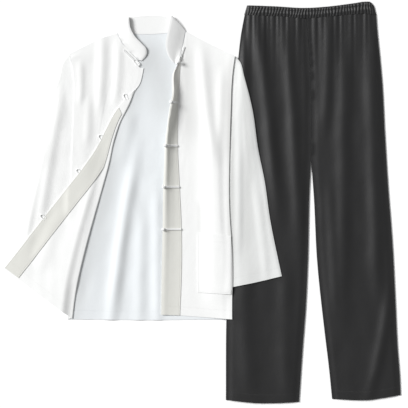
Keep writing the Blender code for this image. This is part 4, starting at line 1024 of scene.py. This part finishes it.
wearer_right, right_height = wing(COLLAR_RIGHT_WING, 30)
wearer_left, left_height = wing(COLLAR_LEFT_WING, 30)
upper_line = smooth_curve(at_jacket([(-0.057, 0.787), (0.0, 0.792), (0.053, 0.788)]))
seam_line = smooth_curve(at_jacket(NECK_BACK) + (0.0, SEAM_GAP))
inset = np.linspace(0.012, 0.988, 26)
back = (1 - COLLAR_ROWS) * upper_line(inset) + COLLAR_ROWS * seam_line(inset)
back_height = np.full(back.shape[:2], COLLAR_CLOTH / 2)


def fold(start, start_height, end, end_height, outward):
    """The columns round a side fold."""
    made = []
    for angle in np.linspace(0, math.pi, 8)[1:-1]:
        reach = np.minimum(np.abs(end_height - start_height) / 2, 0.003)[:, None]
        flat = (start + end) / 2 + reach * math.sin(angle) * np.array(outward)
        mix = (1 - math.cos(angle)) / 2
        made.append(with_height(flat, (1 - mix) * start_height + mix * end_height)[:, None])
    return made


collar = np.concatenate([
    with_height(wearer_right, right_height),
    *fold(wearer_right[:, -1], right_height[:, -1], back[:, 0], back_height[:, 0], (-0.85, 0.54)),
    with_height(back, back_height),
    *fold(back[:, -1], back_height[:, -1], wearer_left[:, 0], left_height[:, 0], (0.8, 0.6)),
    with_height(wearer_left, left_height),
], axis=1)
made = cloth("jacket_collar", collar, COLLAR_CLOTH, white_cotton, "collar",
             seams=(0.0025, 0.0025, FAR))
for points, height in ((wearer_right, right_height), (wearer_left, left_height)):
    pile.add(points, height, COLLAR_CLOTH)

# %% [markdown]
# ## The frogs
# Each fastening is a narrow tube of the same cloth: folded into two side-by-side cords for the bar, knotted
# into a ball at the left edge, and left as a loop at the right one. A curve with a round bevel is the
# natural way to draw such a tube, and the ball is one long strand wound over itself on a small sphere.

# %% Frog parts
KNOT_RADIUS = 0.0045
CORD = 0.00125
LIFT = 0.0002
FROG_UPS = [0.565, 0.453, 0.346, 0.236]
KNOT_COLUMN = 0.4 * 4
BAR_END_COLUMN = 3.9 * 4
LOOPS = [0.14, 0.335, 0.5, 0.735]
COLLAR_KNOT = [(0.0725, 0.6705), (0.086, 0.7085)]
LOOP_ROOT = 0.0075
COLLAR_LOOP = [(-0.0375, 0.6695), (-0.0695, 0.7005)]


def cord_piece(name, route, radius, node, closed=False):
    """A cloth cord along a route of points in space, as a mesh tube."""
    curve = bpy.data.curves.new(name, "CURVE")
    curve.dimensions = "3D"
    curve.bevel_depth = radius
    curve.bevel_resolution = 3
    curve.use_fill_caps = True
    spline = curve.splines.new("POLY")
    spline.points.add(len(route) - 1)
    for point, spot in zip(spline.points, route):
        point.co = (*spot, 1.0)
    spline.use_cyclic_u = closed
    shape = placed(name, curve)
    bpy.context.view_layer.update()
    mesh = bpy.data.meshes.new_from_object(shape.evaluated_get(bpy.context.evaluated_depsgraph_get()))
    bpy.data.objects.remove(shape)
    mesh.name = name
    mesh.shade_smooth()
    spots = np.zeros(len(mesh.vertices) * 3)
    mesh.vertices.foreach_get("co", spots)
    keep(mesh, "cloth", spots)
    keep(mesh, "edges", np.full(spots.size, float(FAR)))
    mesh.materials.clear()
    mesh.materials.append(white_cotton)
    made = placed(name, mesh)
    settle_in(made, node)
    return made


def ball_knot(name, centre, node):
    """One strand wound round a sphere, three times along while it swings four times across."""
    s = np.linspace(0, 2 * math.pi, 160, endpoint=False)
    latitude = 1.12 * np.cos(4 * s)
    longitude = 3 * s
    reach = KNOT_RADIUS - CORD + 0.0002 * np.sin(12 * s)
    flat = np.cos(latitude)
    strand = np.stack([flat * np.cos(longitude), flat * np.sin(longitude), np.sin(latitude)], -1)
    return cord_piece(name, np.array(centre) + strand * reach[:, None], CORD * 1.02, node, closed=True)


def hairpin(start, end, height_at):
    """Two cords side by side from a knot to a bar's far end and back."""
    start, end = np.array(start, float), np.array(end, float)
    ahead = (end - start) / np.linalg.norm(end - start)
    aside = np.array([-ahead[1], ahead[0]]) * CORD * 1.05
    out = [start + aside + (end - start) * t for t in even(12)]
    half_turn = np.linspace(0, math.pi, 7)[1:-1]
    bend = [end + aside * math.cos(a) + ahead * CORD * 1.05 * math.sin(a) for a in half_turn]
    home = [end - aside + (start - end) * t for t in even(12)]
    return [(*p, height_at(p)) for p in out + bend + home]


# %% Knots and bars on the left front
def at_height(middle, column, height):
    """The place on a lattice at this column number where Y has this value."""
    j = min(int(column), middle.shape[1] - 2)
    line = middle[:, j] + (column - j) * (middle[:, j + 1] - middle[:, j])
    row = np.interp(-height, -line[:, 1], np.arange(len(line)))
    return np.array([np.interp(row, np.arange(len(line)), line[:, i]) for i in range(3)])


def lying(lift):
    """Height of a cord's middle that lies on the pile."""
    return lambda spot: pile.height_near(spot, 0.001) + lift


for number, up in enumerate(FROG_UPS, start=2):
    height = up + JACKET_AT[1]
    columns = np.linspace(KNOT_COLUMN, BAR_END_COLUMN, 40)
    line = np.array([at_height(band, column, height) for column in columns])
    knot_at = line[0]
    along_bar = line[line[:, 0] > knot_at[0] + KNOT_RADIUS * 0.7]
    aside = np.array([0, CORD * 1.05, 0])
    slope_out = np.gradient(along_bar, axis=0)
    normal = np.stack([-slope_out[:, 2], np.zeros(len(slope_out)), slope_out[:, 0]], -1)
    normal /= np.linalg.norm(normal, axis=1, keepdims=True)
    centre_line = along_bar + normal * (CORD + TRIM / 2 + LIFT)
    tip = centre_line[-1] - centre_line[-2]
    far = centre_line[-1] + tip / np.linalg.norm(tip) * CORD
    route = np.concatenate([centre_line + aside, far[None], (centre_line - aside)[::-1]])
    cord_piece(f"frog_cord_{number}", route, CORD, f"frog_bar_{number}")
    ball_knot(f"frog_ball_{number}", knot_at + (0, 0, KNOT_RADIUS + TRIM / 2), f"frog_knot_{number}")
print("frogs on the left front:", len(FROG_UPS))

# %% Pair at the collar
at, end = at_jacket(COLLAR_KNOT)
ahead = (end - at) / np.linalg.norm(end - at)
route = hairpin(at + ahead * KNOT_RADIUS * 0.9, end, lying(CORD + LIFT))
cord_piece("frog_cord_1", route, CORD, "frog_bar_1")
ball_knot("frog_ball_1", (*at, pile.height_near(at, 0.002) + KNOT_RADIUS), "frog_knot_1")
at, end = at_jacket(COLLAR_LOOP)
ahead = (end - at) / np.linalg.norm(end - at)
route = hairpin(at + ahead * LOOP_ROOT, end, lying(CORD + LIFT))
cord_piece("frog_cord_collar_right", route, CORD, "frog_bar_collar_right")

# %% Loops
LOOP_HALF_WIDTH, LOOP_REACH = 0.0042, 0.01


def loop_piece(name, root, outward, node, rest):
    """A loop that comes out from its root, goes round and returns."""
    outward = np.array(outward) / np.linalg.norm(outward)
    side = np.array([-outward[1], outward[0]])
    reach = LOOP_REACH - LOOP_HALF_WIDTH
    half_turn = np.linspace(0, math.pi, 13)
    bow = [(math.cos(a) * LOOP_HALF_WIDTH, reach + math.sin(a) * LOOP_HALF_WIDTH) for a in half_turn]
    ends = 0.8 * LOOP_HALF_WIDTH
    route = [np.array(root) + s * side + u * outward for s, u in [(ends, -0.006), *bow, (-ends, -0.006)]]
    return cord_piece(name, [(*p, rest(route)) for p in route], CORD, node)


loop_piece("frog_eye_1", at, -ahead, "frog_loop_1",
           lambda route: max(pile.height_near(p, CORD) for p in route) + CORD)


def under_height_near(spot):
    column, row = (int((x + HALF) / CELL) for x in spot)
    return under_pile[row - 1 : row + 2, column - 1 : column + 2].max()


def at_flap_edge(lap):
    return TURN_LENGTH + lap[:, None] + np.array([[-0.001, 0.0]])


for number, share in enumerate(LOOPS, start=2):
    points, _, _ = flap_points(np.array([share]), at_flap_edge)
    loop_piece(f"frog_eye_{number}", points[0, 1], points[0, 1] - points[0, 0], f"frog_loop_{number}",
               lambda route: max(under_height_near(p) for p in route) + CORD + LIFT)
print("loops:", 1 + len(LOOPS))

# %% [markdown]
# ## Room, light and camera
# The uniform lies on a plain, near-white floor under a broad soft light from the upper left, with an even
# fill, and the camera looks straight down from three metres, so that nothing leans.

# %% Floor
FLOOR_HALF, FLOOR_UP = 4, -0.0004
floor_mesh = bpy.data.meshes.new("floor")
corners = [(x * FLOOR_HALF, y * FLOOR_HALF, FLOOR_UP) for x, y in ((-1, -1), (1, -1), (1, 1), (-1, 1))]
floor_mesh.from_pydata(corners, [], [(0, 1, 2, 3)])
floor = placed("floor", floor_mesh)
pale = bpy.data.materials.new("pale_floor")
pale.use_nodes = True
feed(pale.node_tree, pale.node_tree.nodes["Principled BSDF"],
     {"Base Color": (0.97, 0.97, 0.97, 1.0), "Roughness": 0.95, "Specular IOR Level": 0.1})
floor_mesh.materials.append(pale)

# %% Light
world = bpy.data.worlds.new("soft_fill")
bpy.context.scene.world = world
world.use_nodes = True
feed(world.node_tree, world.node_tree.nodes["Background"], {"Color": (1.0, 1.0, 1.0, 1.0), "Strength": 0.34})
key = bpy.data.lights.new("key", "SUN")
key.energy = 3.9
key.angle = math.radians(24)
key_object = placed("key", key)
key_object.rotation_euler = Vector((0.7, -0.34, -0.6)).to_track_quat("-Z", "Y").to_euler()
bpy.context.scene.view_settings.view_transform = "Standard"

# %% Camera
VIEW_HEIGHT, DISTANCE, SENSOR = 1.0608, 3.0, 36.0
camera = bpy.data.cameras.new("camera")
camera.sensor_width = SENSOR
camera.lens = SENSOR * DISTANCE / VIEW_HEIGHT
camera_object = placed("camera", camera)
camera_object.location = (0.0044, -0.0039, DISTANCE + 0.003)
bpy.context.scene.camera = camera_object
print("camera looks straight down from", DISTANCE, "m")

- - - -

WRITTEN EXERCISE → Please give an exact restatement of only the lines from the beginning of the material above to the line with "pile.add(points, height, COLLAR_CLOTH)", inclusive.

THE COMPLETED TASK →
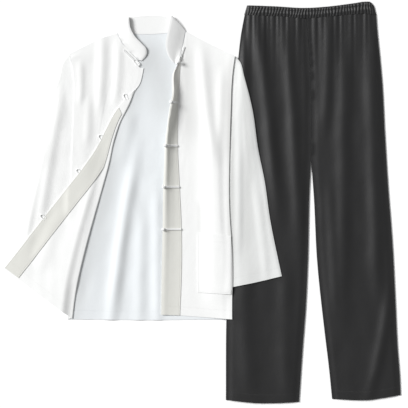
Keep writing the Blender code for this image. This is part 4, starting at line 1024 of scene.py. This part finishes it.
wearer_right, right_height = wing(COLLAR_RIGHT_WING, 30)
wearer_left, left_height = wing(COLLAR_LEFT_WING, 30)
upper_line = smooth_curve(at_jacket([(-0.057, 0.787), (0.0, 0.792), (0.053, 0.788)]))
seam_line = smooth_curve(at_jacket(NECK_BACK) + (0.0, SEAM_GAP))
inset = np.linspace(0.012, 0.988, 26)
back = (1 - COLLAR_ROWS) * upper_line(inset) + COLLAR_ROWS * seam_line(inset)
back_height = np.full(back.shape[:2], COLLAR_CLOTH / 2)


def fold(start, start_height, end, end_height, outward):
    """The columns round a side fold."""
    made = []
    for angle in np.linspace(0, math.pi, 8)[1:-1]:
        reach = np.minimum(np.abs(end_height - start_height) / 2, 0.003)[:, None]
        flat = (start + end) / 2 + reach * math.sin(angle) * np.array(outward)
        mix = (1 - math.cos(angle)) / 2
        made.append(with_height(flat, (1 - mix) * start_height + mix * end_height)[:, None])
    return made


collar = np.concatenate([
    with_height(wearer_right, right_height),
    *fold(wearer_right[:, -1], right_height[:, -1], back[:, 0], back_height[:, 0], (-0.85, 0.54)),
    with_height(back, back_height),
    *fold(back[:, -1], back_height[:, -1], wearer_left[:, 0], left_height[:, 0], (0.8, 0.6)),
    with_height(wearer_left, left_height),
], axis=1)
made = cloth("jacket_collar", collar, COLLAR_CLOTH, white_cotton, "collar",
             seams=(0.0025, 0.0025, FAR))
for points, height in ((wearer_right, right_height), (wearer_left, left_height)):
    pile.add(points, height, COLLAR_CLOTH)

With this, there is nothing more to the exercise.